» What is needed
In the data, extract each line that holds the string "shown".

» Data lines
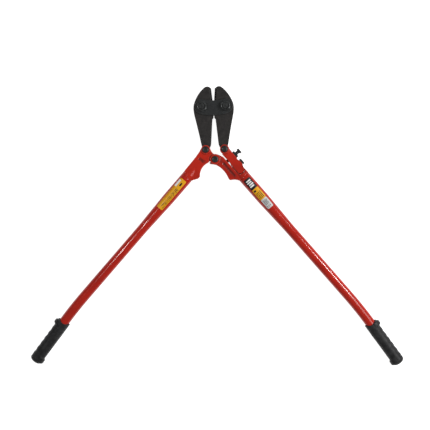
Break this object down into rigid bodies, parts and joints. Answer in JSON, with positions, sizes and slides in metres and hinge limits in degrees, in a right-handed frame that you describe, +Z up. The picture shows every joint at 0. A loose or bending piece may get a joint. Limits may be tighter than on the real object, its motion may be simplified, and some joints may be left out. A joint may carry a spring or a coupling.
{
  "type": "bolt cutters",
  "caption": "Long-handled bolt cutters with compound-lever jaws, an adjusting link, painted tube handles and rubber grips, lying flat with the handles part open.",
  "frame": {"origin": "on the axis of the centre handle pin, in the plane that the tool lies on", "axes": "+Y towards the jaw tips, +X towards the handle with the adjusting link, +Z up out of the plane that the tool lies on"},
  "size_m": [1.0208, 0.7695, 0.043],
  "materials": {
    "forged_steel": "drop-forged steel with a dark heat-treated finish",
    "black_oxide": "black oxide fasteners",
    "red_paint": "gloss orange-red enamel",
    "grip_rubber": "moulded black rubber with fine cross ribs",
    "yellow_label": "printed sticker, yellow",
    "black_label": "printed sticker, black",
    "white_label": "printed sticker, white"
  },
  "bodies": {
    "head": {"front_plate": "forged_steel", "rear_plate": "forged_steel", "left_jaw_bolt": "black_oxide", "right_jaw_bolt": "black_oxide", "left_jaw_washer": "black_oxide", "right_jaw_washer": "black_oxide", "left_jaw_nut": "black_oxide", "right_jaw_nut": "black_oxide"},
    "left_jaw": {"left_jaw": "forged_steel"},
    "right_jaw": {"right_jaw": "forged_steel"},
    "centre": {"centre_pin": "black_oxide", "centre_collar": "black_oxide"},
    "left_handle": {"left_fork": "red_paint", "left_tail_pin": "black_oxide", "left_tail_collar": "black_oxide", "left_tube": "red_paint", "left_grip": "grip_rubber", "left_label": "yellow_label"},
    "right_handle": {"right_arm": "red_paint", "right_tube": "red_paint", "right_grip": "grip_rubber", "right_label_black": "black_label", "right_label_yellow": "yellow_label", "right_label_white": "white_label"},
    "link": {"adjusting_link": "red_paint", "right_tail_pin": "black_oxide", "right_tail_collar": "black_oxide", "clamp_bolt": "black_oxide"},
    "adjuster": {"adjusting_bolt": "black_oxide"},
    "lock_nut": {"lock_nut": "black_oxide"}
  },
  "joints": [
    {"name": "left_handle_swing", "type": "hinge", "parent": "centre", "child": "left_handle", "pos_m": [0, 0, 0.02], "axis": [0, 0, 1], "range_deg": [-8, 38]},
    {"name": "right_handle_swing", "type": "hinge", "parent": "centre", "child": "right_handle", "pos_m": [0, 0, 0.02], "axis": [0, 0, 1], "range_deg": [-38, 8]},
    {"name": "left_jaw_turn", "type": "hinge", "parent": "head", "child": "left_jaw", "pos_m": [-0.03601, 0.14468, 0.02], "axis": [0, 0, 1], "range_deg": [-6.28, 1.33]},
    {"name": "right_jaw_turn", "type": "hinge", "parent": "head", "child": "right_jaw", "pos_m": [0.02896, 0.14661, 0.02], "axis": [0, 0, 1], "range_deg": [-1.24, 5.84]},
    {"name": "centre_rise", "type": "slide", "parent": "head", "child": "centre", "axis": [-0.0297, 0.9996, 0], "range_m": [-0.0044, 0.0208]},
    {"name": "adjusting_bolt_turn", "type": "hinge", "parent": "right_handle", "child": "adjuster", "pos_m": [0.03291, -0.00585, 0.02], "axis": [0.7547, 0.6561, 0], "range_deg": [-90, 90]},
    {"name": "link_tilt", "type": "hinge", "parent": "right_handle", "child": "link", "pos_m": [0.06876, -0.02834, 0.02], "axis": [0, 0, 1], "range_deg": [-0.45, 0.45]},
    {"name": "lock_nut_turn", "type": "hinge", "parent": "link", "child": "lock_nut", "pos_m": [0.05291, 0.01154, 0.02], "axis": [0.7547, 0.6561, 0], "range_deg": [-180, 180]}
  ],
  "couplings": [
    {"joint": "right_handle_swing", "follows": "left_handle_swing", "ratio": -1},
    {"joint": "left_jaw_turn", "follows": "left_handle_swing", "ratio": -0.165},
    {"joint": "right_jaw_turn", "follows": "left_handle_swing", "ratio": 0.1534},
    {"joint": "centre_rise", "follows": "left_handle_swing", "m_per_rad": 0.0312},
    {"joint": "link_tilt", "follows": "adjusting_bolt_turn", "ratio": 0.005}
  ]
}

...

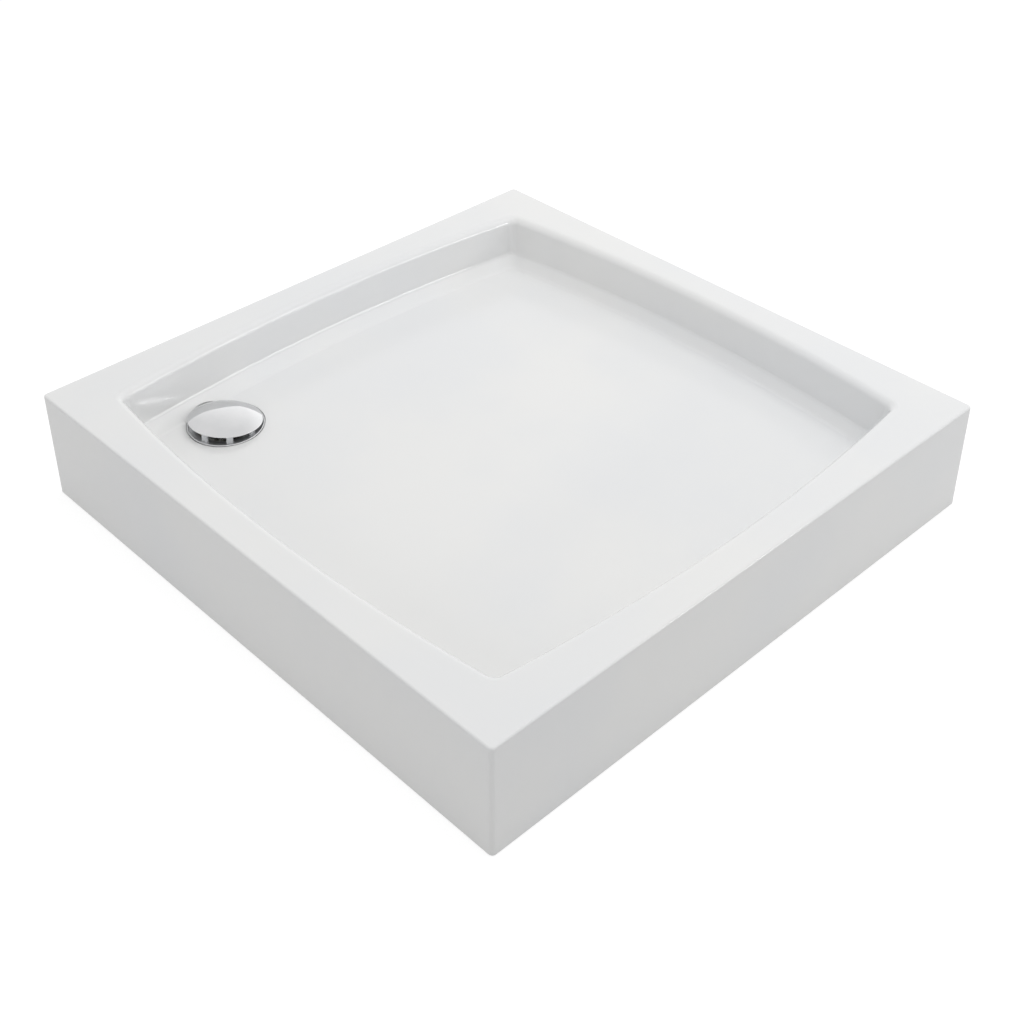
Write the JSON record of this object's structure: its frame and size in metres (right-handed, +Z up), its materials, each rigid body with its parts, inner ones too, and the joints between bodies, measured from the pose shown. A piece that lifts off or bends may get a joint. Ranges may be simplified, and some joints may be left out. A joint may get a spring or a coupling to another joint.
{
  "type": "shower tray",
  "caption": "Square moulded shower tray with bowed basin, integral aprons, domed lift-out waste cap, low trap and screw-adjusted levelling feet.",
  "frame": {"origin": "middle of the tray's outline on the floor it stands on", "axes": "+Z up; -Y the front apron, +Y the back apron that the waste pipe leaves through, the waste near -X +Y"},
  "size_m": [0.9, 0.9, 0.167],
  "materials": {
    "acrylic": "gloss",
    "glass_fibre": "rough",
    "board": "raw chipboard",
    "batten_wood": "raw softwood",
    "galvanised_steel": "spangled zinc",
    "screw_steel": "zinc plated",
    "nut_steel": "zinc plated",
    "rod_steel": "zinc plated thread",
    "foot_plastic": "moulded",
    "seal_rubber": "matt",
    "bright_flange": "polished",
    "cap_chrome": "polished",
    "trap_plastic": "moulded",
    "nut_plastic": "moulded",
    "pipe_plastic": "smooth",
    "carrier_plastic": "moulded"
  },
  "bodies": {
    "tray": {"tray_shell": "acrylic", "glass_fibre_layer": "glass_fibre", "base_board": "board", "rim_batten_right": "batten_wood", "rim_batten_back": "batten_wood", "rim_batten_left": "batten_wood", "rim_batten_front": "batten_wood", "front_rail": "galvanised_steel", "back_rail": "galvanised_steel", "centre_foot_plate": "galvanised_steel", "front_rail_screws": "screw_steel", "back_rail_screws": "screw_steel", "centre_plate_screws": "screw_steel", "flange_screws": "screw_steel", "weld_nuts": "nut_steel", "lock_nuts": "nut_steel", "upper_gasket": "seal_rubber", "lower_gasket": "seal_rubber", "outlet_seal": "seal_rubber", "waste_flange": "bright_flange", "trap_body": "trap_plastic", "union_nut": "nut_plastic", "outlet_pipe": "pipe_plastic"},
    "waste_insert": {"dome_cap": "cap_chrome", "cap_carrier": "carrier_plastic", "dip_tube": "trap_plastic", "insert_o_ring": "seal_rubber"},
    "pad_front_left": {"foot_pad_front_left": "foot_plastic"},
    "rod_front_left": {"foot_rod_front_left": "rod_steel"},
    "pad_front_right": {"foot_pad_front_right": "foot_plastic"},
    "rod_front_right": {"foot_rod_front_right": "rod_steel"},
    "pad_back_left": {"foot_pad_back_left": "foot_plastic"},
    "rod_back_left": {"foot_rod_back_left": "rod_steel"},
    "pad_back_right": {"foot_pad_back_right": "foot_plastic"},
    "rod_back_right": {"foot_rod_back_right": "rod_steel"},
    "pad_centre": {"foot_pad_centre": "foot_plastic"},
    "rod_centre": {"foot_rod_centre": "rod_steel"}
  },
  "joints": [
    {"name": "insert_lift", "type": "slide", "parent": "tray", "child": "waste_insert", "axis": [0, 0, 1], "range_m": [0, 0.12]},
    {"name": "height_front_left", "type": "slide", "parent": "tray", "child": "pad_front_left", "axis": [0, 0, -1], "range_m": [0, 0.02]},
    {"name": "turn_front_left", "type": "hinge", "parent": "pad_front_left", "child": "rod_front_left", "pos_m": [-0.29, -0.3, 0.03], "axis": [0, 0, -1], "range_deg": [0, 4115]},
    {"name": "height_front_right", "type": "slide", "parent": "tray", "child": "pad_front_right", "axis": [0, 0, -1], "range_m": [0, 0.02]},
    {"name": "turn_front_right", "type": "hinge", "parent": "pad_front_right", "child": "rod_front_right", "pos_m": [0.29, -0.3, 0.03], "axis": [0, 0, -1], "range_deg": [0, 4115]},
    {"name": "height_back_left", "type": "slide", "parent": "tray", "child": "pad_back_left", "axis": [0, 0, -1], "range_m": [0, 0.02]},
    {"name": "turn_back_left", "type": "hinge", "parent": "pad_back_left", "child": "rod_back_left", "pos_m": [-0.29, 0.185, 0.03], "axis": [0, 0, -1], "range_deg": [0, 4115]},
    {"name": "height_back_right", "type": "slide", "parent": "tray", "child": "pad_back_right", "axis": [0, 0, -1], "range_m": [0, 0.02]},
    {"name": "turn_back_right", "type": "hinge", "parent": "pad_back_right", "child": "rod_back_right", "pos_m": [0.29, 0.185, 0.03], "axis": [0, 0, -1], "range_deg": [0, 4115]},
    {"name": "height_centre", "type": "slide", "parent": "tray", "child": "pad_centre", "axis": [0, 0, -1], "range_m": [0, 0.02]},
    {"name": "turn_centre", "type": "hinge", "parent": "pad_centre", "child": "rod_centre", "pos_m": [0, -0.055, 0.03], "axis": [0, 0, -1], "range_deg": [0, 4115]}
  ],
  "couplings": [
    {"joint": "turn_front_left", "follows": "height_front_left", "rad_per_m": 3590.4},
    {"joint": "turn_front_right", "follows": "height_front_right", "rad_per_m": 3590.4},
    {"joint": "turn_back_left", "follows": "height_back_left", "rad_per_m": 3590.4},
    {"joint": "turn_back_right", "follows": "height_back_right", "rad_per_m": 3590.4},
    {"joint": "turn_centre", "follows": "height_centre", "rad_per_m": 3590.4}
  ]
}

--

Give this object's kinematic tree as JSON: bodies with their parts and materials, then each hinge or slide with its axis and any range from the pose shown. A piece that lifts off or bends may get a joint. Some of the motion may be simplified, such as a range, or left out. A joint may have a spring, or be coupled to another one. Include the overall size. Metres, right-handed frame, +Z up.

» Final result
Write the JSON record of this object's structure: its frame and size in metres (right-handed, +Z up), its materials, each rigid body with its parts, inner ones too, and the joints between bodies, measured from the pose shown. A piece that lifts off or bends may get a joint. Ranges may be simplified, and some joints may be left out. A joint may get a spring or a coupling to another joint.
Give this object's kinematic tree as JSON: bodies with their parts and materials, then each hinge or slide with its axis and any range from the pose shown. A piece that lifts off or bends may get a joint. Some of the motion may be simplified, such as a range, or left out. A joint may have a spring, or be coupled to another one. Include the overall size. Metres, right-handed frame, +Z up.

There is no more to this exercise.